In that 2005 roast of Lucas, she called attention to the so-called casting couch culture, whereby actresses have been unofficially expected to sleep with powerful men to get roles.
Like Leia, she refused to be reduced to the role of a well-behaved sex goddess. And if she was forced to comply with this image, she made sure people knew her displeasure about it.
Leia will always hold a special place in film history, but for too long she was one of the only options for a young girl at the movies. Her lonely presence implied that heroic women are rarer than a stormtrooper who can actually shoot straight.
The new Star Wars movies are in some way making up for that: We have women in main roles, like Daisy Ridley’s super-powered Jedi Rey, Felicity Jones’s troubled Jyn Erso, Kelly Marie Tran’s gutsy Rose, Laura Dern’s Vice Admiral Holdo, and Leia herself, now General Organa.
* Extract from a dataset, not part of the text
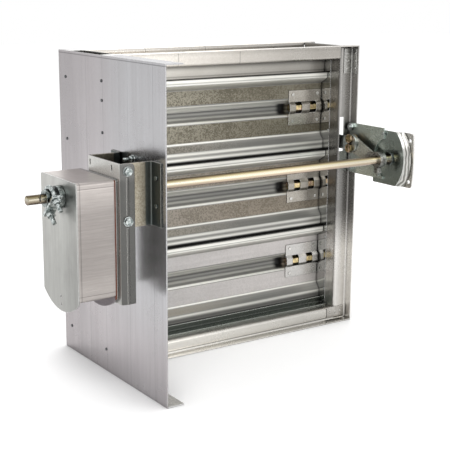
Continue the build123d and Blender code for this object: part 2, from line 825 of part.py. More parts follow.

Moreover, if you look at John Boyega as Finn and the supporting cast and background actors, you’ll find resistance fighters who aren’t white dudes, reminding the next generation of fans that courage is a universal trait.
Meanwhile, back in our own galaxy, we still mourn the loss of Carrie Fisher, who passed away on December 27th, 2016.
But the Time’s Up movement is channeling her feminist fighter spirit, calling out Hollywood’s systematic abuse of women. It’s been a long time coming, but maybe change in Hollywood isn’t so far, far away. We owe some of that to the original rebel princess and the woman who played her.